Raw data:
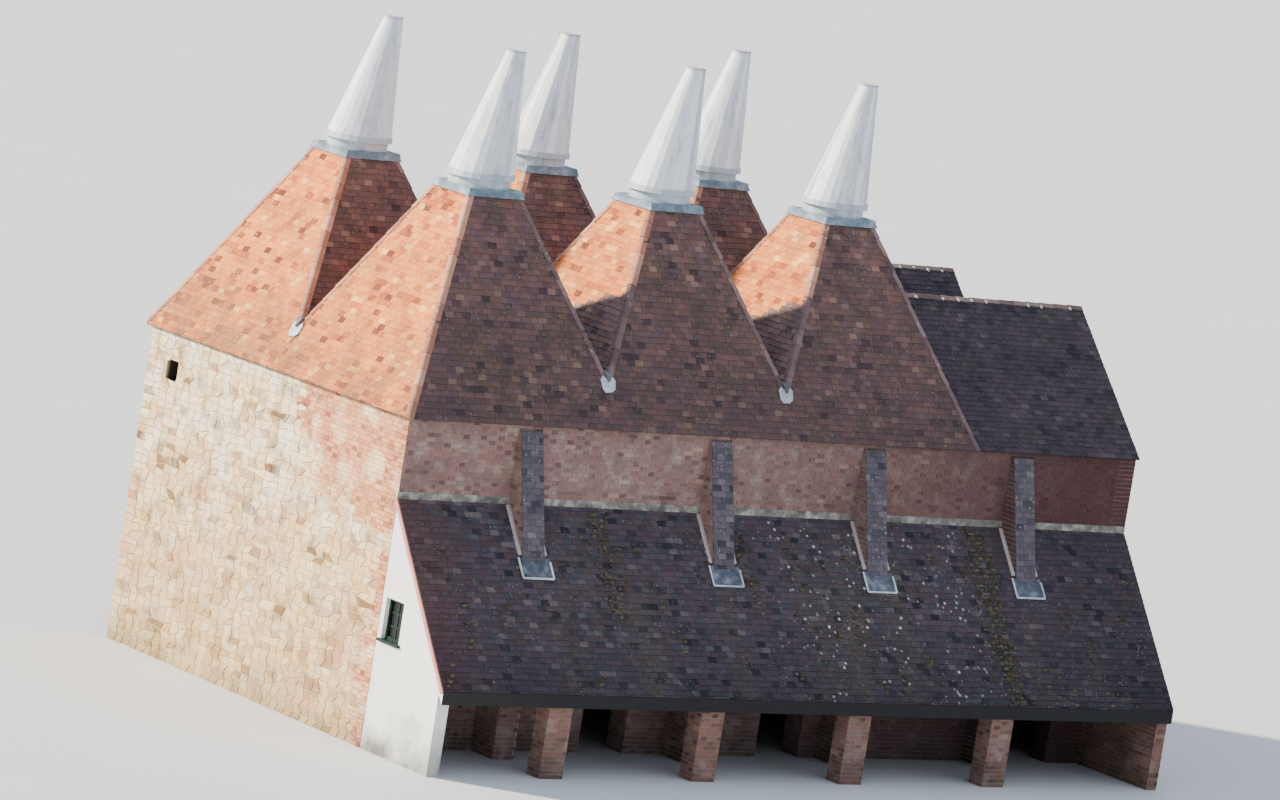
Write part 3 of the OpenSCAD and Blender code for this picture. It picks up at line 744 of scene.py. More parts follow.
def tile_slope(corners, out, dice, kind_of=None):
    """Plain tiles in half bond on one slope, in courses counted from the height of the eaves."""
    along, up = slope_axes(out)
    start = corners[0] + up * ((EAVES - corners[0].z) / up.z)
    flat = flattened(corners, start, along, up)
    (left, foot), (right, head) = flat.min(0), flat.max(0)
    spots = []
    for course in range(math.floor(foot / TILE_GAUGE) - 1, math.ceil(head / TILE_GAUGE) + 1):
        shift = TILE_WIDTH / 2 * (course % 2)
        first = math.floor((left - shift) / TILE_WIDTH) - 1
        last = math.ceil((right - shift) / TILE_WIDTH) + 1
        spots += [(shift + (k + 0.5) * TILE_WIDTH, course * TILE_GAUGE) for k in range(first, last)]
    spots = np.array(spots)
    spots = spots[edge_distance(spots + np.array([0, TILE_GAUGE / 2]), flat) < TILE_REACH]
    turn = axes(along, up, out)
    copies, kinds = [], []
    for across, rise in spots:
        lift = dice.uniform(0, TILE_LOOSE)
        spot = (start + along * (across + about(dice, TILE_STRAY)) + up * (rise + about(dice, TILE_SLIP))
                + out * lift)
        copies.append((tilted(turn, dice, TILE_TURN), spot, uneven_tone(dice, 0.5, 0.24)))
        kinds.append(kind_of(spot, [out]) if kind_of else 0)
    bm = lay(TILE, copies, kinds)
    for here, after in zip(corners, corners[1:] + corners[:1]):
        away = (after - here).cross(out).normalized()
        if all((corner - here).dot(away) < 0.002 for corner in corners):
            cut_away(bm, here, away)
    return bm


def crest_pattern(lean):
    """A hip or ridge tile over two slopes that each lean away from its middle by the given angle."""
    bm = bmesh.new()
    centre = (CREST_LIFT - CREST_ROUND) / math.cos(lean)
    turns = [-lean + 2 * lean * k / CREST_STEPS for k in range(CREST_STEPS + 1)]
    line = [(CREST_ROUND * math.sin(turn), centre + CREST_ROUND * math.cos(turn)) for turn in turns]
    reach, drop = CREST_WING * math.cos(lean), CREST_WING * math.sin(lean)
    line = [(line[0][0] - reach, line[0][1] - drop)] + line + [(line[-1][0] + reach, line[-1][1] - drop)]
    verts = [bm.verts.new((x, 0, z)) for x, z in line]
    edges = [bm.edges.new(pair) for pair in zip(verts, verts[1:])]
    grown = bmesh.ops.extrude_edge_only(bm, edges=edges)["geom"]
    far = [item for item in grown if isinstance(item, bmesh.types.BMVert)]
    bmesh.ops.scale(bm, vec=(CREST_TAPER, 1, 1), verts=far)
    bmesh.ops.translate(bm, vec=(0, CREST_LENGTH + CREST_LAP, -CREST_DIP), verts=far)
    bmesh.ops.recalc_face_normals(bm, faces=bm.faces)
    if sum(face.normal.z for face in bm.faces) > 0:
        bmesh.ops.reverse_faces(bm, faces=bm.faces)
    bmesh.ops.solidify(bm, geom=bm.faces[:], thickness=-CREST_THICK)
    bmesh.ops.recalc_face_normals(bm, faces=bm.faces)
    return pattern_of(bm)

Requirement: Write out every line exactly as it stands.

Output of the task:
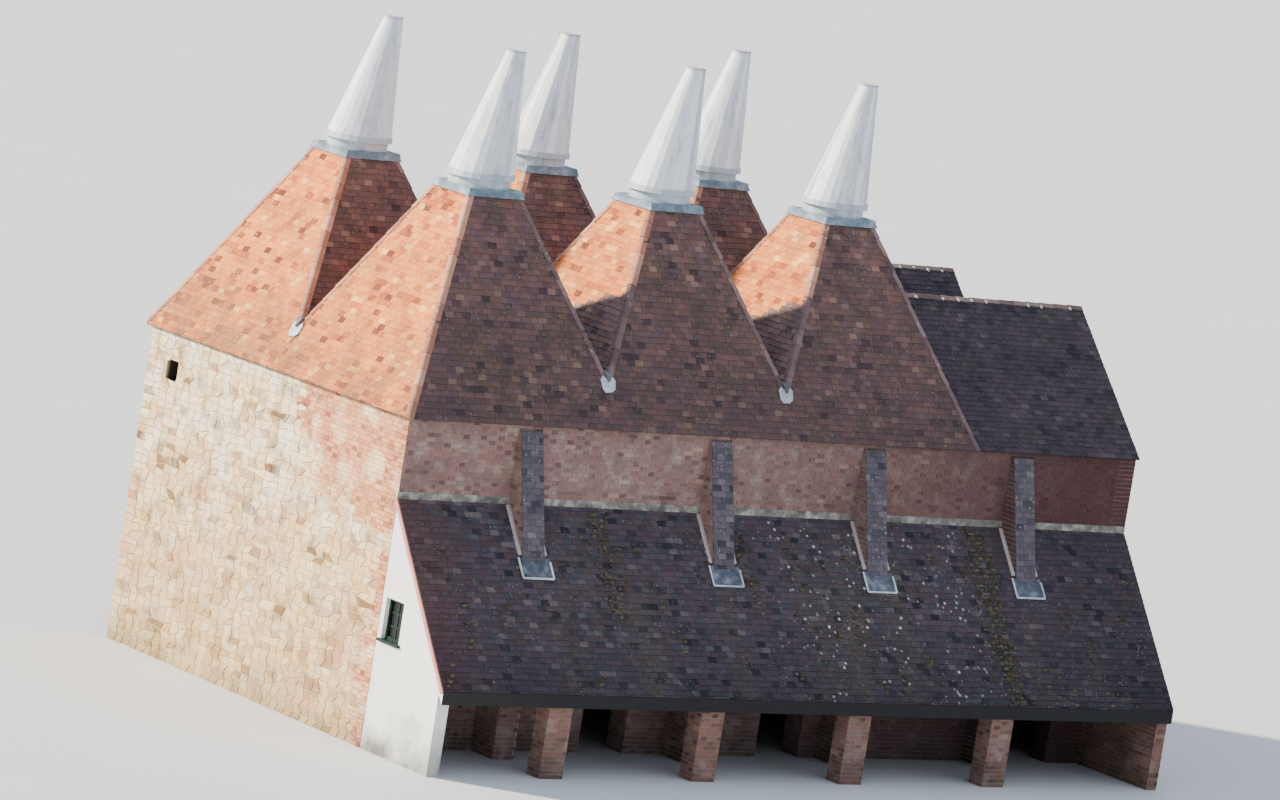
Write part 3 of the OpenSCAD and Blender code for this picture. It picks up at line 744 of scene.py. More parts follow.
def tile_slope(corners, out, dice, kind_of=None):
    """Plain tiles in half bond on one slope, in courses counted from the height of the eaves."""
    along, up = slope_axes(out)
    start = corners[0] + up * ((EAVES - corners[0].z) / up.z)
    flat = flattened(corners, start, along, up)
    (left, foot), (right, head) = flat.min(0), flat.max(0)
    spots = []
    for course in range(math.floor(foot / TILE_GAUGE) - 1, math.ceil(head / TILE_GAUGE) + 1):
        shift = TILE_WIDTH / 2 * (course % 2)
        first = math.floor((left - shift) / TILE_WIDTH) - 1
        last = math.ceil((right - shift) / TILE_WIDTH) + 1
        spots += [(shift + (k + 0.5) * TILE_WIDTH, course * TILE_GAUGE) for k in range(first, last)]
    spots = np.array(spots)
    spots = spots[edge_distance(spots + np.array([0, TILE_GAUGE / 2]), flat) < TILE_REACH]
    turn = axes(along, up, out)
    copies, kinds = [], []
    for across, rise in spots:
        lift = dice.uniform(0, TILE_LOOSE)
        spot = (start + along * (across + about(dice, TILE_STRAY)) + up * (rise + about(dice, TILE_SLIP))
                + out * lift)
        copies.append((tilted(turn, dice, TILE_TURN), spot, uneven_tone(dice, 0.5, 0.24)))
        kinds.append(kind_of(spot, [out]) if kind_of else 0)
    bm = lay(TILE, copies, kinds)
    for here, after in zip(corners, corners[1:] + corners[:1]):
        away = (after - here).cross(out).normalized()
        if all((corner - here).dot(away) < 0.002 for corner in corners):
            cut_away(bm, here, away)
    return bm


def crest_pattern(lean):
    """A hip or ridge tile over two slopes that each lean away from its middle by the given angle."""
    bm = bmesh.new()
    centre = (CREST_LIFT - CREST_ROUND) / math.cos(lean)
    turns = [-lean + 2 * lean * k / CREST_STEPS for k in range(CREST_STEPS + 1)]
    line = [(CREST_ROUND * math.sin(turn), centre + CREST_ROUND * math.cos(turn)) for turn in turns]
    reach, drop = CREST_WING * math.cos(lean), CREST_WING * math.sin(lean)
    line = [(line[0][0] - reach, line[0][1] - drop)] + line + [(line[-1][0] + reach, line[-1][1] - drop)]
    verts = [bm.verts.new((x, 0, z)) for x, z in line]
    edges = [bm.edges.new(pair) for pair in zip(verts, verts[1:])]
    grown = bmesh.ops.extrude_edge_only(bm, edges=edges)["geom"]
    far = [item for item in grown if isinstance(item, bmesh.types.BMVert)]
    bmesh.ops.scale(bm, vec=(CREST_TAPER, 1, 1), verts=far)
    bmesh.ops.translate(bm, vec=(0, CREST_LENGTH + CREST_LAP, -CREST_DIP), verts=far)
    bmesh.ops.recalc_face_normals(bm, faces=bm.faces)
    if sum(face.normal.z for face in bm.faces) > 0:
        bmesh.ops.reverse_faces(bm, faces=bm.faces)
    bmesh.ops.solidify(bm, geom=bm.faces[:], thickness=-CREST_THICK)
    bmesh.ops.recalc_face_normals(bm, faces=bm.faces)
    return pattern_of(bm)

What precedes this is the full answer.